▶ Information supplied:

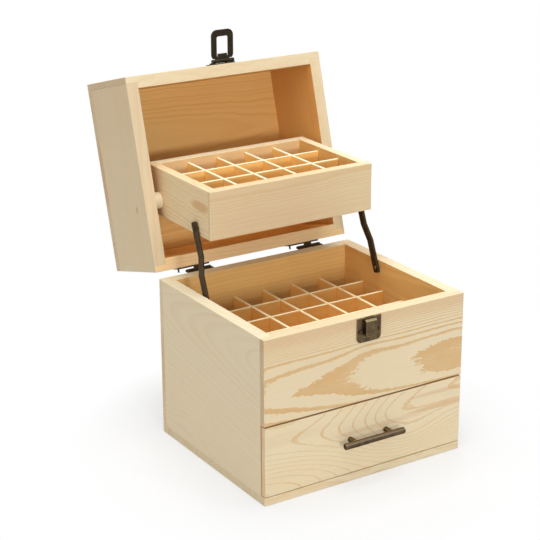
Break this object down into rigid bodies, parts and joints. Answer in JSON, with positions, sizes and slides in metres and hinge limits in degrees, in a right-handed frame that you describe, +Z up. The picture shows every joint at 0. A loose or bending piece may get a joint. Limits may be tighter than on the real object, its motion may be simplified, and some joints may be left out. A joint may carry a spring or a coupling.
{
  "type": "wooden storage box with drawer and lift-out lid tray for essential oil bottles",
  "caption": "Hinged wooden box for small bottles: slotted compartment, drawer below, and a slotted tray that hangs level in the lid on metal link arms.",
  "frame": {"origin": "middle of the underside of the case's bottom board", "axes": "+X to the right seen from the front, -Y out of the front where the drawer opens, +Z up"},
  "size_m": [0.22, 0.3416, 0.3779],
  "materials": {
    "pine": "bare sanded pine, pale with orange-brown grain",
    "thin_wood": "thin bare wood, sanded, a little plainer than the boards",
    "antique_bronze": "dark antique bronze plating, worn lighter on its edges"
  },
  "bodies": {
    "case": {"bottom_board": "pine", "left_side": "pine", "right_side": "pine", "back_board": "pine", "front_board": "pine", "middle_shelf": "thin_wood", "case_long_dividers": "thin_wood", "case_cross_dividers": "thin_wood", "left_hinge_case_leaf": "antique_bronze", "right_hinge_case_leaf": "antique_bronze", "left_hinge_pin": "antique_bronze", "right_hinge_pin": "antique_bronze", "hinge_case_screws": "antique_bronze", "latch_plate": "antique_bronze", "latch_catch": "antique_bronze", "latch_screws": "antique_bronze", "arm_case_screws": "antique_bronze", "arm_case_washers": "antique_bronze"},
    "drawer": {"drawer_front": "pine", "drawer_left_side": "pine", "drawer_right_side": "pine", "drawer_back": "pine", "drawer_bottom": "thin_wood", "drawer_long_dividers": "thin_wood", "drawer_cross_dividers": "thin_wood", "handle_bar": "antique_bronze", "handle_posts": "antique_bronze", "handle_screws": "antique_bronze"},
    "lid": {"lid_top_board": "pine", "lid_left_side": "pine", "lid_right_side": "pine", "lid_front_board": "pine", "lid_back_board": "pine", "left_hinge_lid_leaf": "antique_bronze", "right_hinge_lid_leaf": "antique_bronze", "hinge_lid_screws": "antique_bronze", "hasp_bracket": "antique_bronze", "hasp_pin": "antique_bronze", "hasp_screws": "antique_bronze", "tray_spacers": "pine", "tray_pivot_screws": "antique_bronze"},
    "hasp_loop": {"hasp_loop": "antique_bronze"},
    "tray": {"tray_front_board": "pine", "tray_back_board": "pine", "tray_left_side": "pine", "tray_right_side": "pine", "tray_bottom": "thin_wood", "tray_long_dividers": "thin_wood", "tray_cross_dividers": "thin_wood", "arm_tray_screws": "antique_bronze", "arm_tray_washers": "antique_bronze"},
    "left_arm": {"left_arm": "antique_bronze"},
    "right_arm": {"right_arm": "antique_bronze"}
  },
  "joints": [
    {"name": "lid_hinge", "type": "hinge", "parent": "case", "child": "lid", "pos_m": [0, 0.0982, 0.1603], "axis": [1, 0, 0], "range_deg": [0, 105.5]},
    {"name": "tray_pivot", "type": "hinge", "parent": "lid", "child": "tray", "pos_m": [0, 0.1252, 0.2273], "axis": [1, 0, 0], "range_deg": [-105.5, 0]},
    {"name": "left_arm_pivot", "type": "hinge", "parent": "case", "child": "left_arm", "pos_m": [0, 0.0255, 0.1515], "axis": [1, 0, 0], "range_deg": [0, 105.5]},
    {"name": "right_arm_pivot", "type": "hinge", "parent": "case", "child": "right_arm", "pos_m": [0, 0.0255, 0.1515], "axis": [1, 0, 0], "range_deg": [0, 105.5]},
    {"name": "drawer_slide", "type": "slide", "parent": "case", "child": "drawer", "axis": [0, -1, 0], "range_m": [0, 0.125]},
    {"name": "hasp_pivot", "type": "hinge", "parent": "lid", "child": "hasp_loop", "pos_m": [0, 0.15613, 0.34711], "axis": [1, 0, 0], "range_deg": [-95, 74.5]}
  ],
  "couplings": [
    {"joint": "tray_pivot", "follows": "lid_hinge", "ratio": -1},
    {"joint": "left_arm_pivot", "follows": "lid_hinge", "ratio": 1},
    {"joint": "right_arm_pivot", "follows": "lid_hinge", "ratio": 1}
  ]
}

▶ Aim: Pull every line containing "that" out of the data above.

▶ Task output:
Break this object down into rigid bodies, parts and joints. Answer in JSON, with positions, sizes and slides in metres and hinge limits in degrees, in a right-handed frame that you describe, +Z up. The picture shows every joint at 0. A loose or bending piece may get a joint. Limits may be tighter than on the real object, its motion may be simplified, and some joints may be left out. A joint may carry a spring or a coupling.
  "caption": "Hinged wooden box for small bottles: slotted compartment, drawer below, and a slotted tray that hangs level in the lid on metal link arms.",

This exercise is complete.